--- START OF Extracted entries ---

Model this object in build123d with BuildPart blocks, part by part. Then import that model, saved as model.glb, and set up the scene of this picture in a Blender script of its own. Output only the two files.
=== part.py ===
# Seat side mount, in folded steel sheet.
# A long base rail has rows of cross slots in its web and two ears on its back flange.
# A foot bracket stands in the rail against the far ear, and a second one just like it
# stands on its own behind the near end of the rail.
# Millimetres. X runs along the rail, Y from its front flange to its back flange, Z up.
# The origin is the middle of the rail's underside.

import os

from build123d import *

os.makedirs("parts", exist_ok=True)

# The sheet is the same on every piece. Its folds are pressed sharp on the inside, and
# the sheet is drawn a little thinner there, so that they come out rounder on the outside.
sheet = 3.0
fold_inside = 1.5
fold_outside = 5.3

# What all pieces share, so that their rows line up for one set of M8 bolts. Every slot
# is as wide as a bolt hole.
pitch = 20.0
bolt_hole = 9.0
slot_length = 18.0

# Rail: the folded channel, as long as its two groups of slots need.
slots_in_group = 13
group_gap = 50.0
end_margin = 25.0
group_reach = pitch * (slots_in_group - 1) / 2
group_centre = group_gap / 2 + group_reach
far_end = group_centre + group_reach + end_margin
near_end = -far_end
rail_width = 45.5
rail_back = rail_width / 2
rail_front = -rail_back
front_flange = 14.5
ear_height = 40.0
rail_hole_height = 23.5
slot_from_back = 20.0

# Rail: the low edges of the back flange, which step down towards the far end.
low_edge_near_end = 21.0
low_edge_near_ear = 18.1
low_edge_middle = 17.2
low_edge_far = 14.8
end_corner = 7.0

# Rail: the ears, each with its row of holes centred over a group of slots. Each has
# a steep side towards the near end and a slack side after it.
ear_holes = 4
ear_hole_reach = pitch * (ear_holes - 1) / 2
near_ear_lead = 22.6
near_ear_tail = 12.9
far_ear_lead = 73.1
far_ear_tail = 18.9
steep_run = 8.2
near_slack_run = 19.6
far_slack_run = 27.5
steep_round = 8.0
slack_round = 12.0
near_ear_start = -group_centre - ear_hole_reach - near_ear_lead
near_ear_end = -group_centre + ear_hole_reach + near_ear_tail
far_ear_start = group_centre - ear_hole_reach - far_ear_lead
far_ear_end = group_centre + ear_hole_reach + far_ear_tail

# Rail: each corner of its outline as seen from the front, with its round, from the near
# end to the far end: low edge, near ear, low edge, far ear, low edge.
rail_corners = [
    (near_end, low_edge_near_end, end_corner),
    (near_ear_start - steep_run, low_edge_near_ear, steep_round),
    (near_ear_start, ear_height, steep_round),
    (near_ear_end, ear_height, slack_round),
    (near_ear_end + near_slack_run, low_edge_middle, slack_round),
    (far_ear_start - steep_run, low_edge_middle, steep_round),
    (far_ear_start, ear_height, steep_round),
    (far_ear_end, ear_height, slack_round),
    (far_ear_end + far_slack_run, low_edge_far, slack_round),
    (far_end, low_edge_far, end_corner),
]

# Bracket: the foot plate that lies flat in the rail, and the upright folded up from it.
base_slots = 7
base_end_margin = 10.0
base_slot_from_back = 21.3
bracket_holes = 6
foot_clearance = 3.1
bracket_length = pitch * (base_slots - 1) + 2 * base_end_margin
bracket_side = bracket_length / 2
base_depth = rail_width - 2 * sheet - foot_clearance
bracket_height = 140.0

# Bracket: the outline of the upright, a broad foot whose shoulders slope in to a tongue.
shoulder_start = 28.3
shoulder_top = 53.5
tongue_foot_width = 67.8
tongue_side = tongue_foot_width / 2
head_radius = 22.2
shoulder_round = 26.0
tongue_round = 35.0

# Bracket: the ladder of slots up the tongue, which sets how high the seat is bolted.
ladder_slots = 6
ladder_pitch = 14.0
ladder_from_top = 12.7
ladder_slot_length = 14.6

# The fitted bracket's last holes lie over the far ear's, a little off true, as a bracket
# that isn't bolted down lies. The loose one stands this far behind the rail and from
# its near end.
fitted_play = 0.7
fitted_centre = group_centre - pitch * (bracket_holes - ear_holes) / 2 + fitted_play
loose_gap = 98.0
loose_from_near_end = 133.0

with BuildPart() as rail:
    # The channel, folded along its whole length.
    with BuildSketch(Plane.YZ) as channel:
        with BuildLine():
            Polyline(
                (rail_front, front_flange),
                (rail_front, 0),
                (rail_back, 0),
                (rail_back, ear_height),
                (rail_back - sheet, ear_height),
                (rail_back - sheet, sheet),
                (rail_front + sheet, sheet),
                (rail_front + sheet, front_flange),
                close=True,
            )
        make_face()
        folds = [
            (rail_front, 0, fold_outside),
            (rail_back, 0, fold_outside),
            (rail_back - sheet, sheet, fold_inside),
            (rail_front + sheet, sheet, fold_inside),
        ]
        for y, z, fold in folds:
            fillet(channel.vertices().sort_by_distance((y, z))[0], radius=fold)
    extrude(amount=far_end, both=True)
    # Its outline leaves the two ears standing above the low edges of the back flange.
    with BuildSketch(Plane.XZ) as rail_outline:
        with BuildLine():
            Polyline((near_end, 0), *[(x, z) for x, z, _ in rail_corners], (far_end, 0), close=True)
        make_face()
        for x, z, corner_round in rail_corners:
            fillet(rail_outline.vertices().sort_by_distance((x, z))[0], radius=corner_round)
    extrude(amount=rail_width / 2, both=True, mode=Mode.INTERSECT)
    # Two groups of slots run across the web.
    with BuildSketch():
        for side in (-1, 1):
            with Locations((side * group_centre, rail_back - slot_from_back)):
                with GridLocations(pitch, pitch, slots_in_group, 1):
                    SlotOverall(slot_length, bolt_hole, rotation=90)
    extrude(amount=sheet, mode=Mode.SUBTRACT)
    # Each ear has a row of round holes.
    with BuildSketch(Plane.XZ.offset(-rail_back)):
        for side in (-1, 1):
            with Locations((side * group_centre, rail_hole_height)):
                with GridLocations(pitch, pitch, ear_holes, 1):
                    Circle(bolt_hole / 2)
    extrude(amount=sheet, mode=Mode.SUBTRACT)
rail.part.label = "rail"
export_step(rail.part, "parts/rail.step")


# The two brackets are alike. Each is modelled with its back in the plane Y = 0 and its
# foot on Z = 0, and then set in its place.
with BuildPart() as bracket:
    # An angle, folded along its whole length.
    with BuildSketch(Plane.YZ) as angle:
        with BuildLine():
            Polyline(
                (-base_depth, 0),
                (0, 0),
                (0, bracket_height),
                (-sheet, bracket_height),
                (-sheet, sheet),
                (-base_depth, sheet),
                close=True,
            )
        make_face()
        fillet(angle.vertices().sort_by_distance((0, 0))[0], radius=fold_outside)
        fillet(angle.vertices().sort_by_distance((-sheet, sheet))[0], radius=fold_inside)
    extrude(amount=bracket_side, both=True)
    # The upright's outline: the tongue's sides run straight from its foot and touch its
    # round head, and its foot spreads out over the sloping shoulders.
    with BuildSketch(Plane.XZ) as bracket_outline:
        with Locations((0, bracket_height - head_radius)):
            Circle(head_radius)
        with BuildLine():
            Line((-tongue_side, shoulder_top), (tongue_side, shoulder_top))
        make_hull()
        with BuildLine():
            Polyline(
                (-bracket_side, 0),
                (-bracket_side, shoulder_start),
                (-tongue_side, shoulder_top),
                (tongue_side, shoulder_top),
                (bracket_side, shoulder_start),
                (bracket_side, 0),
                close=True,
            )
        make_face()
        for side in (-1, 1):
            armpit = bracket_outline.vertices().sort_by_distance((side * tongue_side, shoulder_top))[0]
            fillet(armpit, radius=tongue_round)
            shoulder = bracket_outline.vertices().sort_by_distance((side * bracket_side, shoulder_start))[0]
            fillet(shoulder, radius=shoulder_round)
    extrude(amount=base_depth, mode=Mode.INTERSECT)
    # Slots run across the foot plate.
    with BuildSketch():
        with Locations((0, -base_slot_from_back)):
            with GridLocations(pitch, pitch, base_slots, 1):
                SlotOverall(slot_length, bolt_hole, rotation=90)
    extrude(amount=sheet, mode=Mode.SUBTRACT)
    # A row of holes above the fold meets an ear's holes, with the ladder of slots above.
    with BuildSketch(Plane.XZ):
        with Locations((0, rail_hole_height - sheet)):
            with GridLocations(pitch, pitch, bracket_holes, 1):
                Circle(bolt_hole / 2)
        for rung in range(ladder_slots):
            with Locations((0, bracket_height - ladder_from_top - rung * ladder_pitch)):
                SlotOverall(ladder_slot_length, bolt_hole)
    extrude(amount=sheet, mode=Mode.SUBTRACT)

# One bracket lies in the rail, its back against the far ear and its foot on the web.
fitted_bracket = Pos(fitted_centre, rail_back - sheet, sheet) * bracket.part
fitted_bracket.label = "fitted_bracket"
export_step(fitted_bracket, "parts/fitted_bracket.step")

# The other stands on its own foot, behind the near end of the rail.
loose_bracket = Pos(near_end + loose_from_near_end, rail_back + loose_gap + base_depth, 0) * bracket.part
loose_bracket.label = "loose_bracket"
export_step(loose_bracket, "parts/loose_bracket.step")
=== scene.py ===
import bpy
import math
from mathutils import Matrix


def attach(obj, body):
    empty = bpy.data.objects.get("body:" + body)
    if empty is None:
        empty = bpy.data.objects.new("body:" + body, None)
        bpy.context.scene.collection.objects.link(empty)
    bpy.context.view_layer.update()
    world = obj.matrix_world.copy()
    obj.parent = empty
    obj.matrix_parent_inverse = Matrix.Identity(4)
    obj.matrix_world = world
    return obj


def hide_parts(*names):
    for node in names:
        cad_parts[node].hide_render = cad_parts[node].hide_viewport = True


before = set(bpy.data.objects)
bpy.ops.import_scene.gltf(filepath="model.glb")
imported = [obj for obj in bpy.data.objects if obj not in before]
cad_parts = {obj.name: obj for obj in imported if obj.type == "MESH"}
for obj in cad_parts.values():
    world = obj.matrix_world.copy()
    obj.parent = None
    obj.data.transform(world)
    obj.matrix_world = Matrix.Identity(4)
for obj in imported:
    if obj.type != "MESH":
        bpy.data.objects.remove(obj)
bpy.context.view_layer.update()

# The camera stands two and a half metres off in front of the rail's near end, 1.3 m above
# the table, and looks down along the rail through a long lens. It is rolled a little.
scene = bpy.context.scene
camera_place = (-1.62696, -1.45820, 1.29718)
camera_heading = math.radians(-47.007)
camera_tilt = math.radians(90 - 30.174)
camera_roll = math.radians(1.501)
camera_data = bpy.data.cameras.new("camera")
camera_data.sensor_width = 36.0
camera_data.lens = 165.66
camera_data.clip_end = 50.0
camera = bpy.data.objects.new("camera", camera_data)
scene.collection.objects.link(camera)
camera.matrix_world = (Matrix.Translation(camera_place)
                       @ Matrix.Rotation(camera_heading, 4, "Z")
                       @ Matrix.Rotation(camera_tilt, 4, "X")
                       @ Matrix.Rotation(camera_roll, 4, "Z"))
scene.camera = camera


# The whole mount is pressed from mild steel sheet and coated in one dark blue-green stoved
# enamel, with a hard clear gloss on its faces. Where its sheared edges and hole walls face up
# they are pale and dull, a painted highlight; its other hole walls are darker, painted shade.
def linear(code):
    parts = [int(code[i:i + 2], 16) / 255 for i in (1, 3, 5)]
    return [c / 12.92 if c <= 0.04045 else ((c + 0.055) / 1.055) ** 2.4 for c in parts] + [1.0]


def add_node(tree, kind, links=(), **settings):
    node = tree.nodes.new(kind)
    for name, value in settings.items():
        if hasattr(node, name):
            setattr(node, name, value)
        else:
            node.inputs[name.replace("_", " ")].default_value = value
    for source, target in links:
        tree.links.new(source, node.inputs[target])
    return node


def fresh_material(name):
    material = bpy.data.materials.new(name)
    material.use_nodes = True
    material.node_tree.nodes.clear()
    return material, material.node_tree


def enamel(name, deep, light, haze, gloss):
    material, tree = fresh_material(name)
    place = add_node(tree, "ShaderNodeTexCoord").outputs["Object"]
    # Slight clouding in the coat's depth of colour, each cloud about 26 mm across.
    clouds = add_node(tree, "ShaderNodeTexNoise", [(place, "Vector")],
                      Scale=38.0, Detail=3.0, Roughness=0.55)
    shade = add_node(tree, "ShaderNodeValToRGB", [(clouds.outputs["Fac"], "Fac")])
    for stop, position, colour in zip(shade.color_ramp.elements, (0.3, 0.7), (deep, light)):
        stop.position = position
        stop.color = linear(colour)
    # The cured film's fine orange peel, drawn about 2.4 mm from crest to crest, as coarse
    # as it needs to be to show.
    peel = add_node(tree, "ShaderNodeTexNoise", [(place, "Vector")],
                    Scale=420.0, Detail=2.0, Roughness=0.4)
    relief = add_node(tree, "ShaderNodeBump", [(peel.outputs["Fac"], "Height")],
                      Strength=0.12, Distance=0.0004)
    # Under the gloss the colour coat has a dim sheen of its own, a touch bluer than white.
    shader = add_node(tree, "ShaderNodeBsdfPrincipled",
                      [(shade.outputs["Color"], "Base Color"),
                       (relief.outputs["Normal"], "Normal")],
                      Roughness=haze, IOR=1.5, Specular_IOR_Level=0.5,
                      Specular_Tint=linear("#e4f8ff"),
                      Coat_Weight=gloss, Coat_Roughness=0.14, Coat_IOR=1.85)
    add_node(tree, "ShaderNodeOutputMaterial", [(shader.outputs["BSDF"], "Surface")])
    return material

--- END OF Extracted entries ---
--- START OF Extracted entries ---

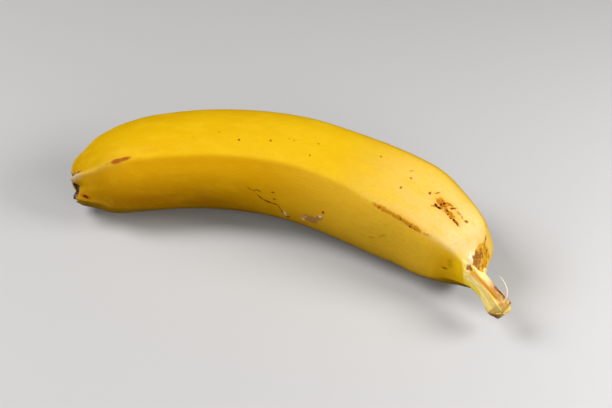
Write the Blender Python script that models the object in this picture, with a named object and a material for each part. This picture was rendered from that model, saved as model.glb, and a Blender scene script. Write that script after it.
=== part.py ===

--- END OF Extracted entries ---

**Task statement:** Output the lines of the records above exactly as they appear, from the line containing "# The other" through the line containing "bpy.data.objects.remove(obj)".

**Completed task:**
# The other stands on its own foot, behind the near end of the rail.
loose_bracket = Pos(near_end + loose_from_near_end, rail_back + loose_gap + base_depth, 0) * bracket.part
loose_bracket.label = "loose_bracket"
export_step(loose_bracket, "parts/loose_bracket.step")
=== scene.py ===
import bpy
import math
from mathutils import Matrix


def attach(obj, body):
    empty = bpy.data.objects.get("body:" + body)
    if empty is None:
        empty = bpy.data.objects.new("body:" + body, None)
        bpy.context.scene.collection.objects.link(empty)
    bpy.context.view_layer.update()
    world = obj.matrix_world.copy()
    obj.parent = empty
    obj.matrix_parent_inverse = Matrix.Identity(4)
    obj.matrix_world = world
    return obj


def hide_parts(*names):
    for node in names:
        cad_parts[node].hide_render = cad_parts[node].hide_viewport = True


before = set(bpy.data.objects)
bpy.ops.import_scene.gltf(filepath="model.glb")
imported = [obj for obj in bpy.data.objects if obj not in before]
cad_parts = {obj.name: obj for obj in imported if obj.type == "MESH"}
for obj in cad_parts.values():
    world = obj.matrix_world.copy()
    obj.parent = None
    obj.data.transform(world)
    obj.matrix_world = Matrix.Identity(4)
for obj in imported:
    if obj.type != "MESH":
        bpy.data.objects.remove(obj)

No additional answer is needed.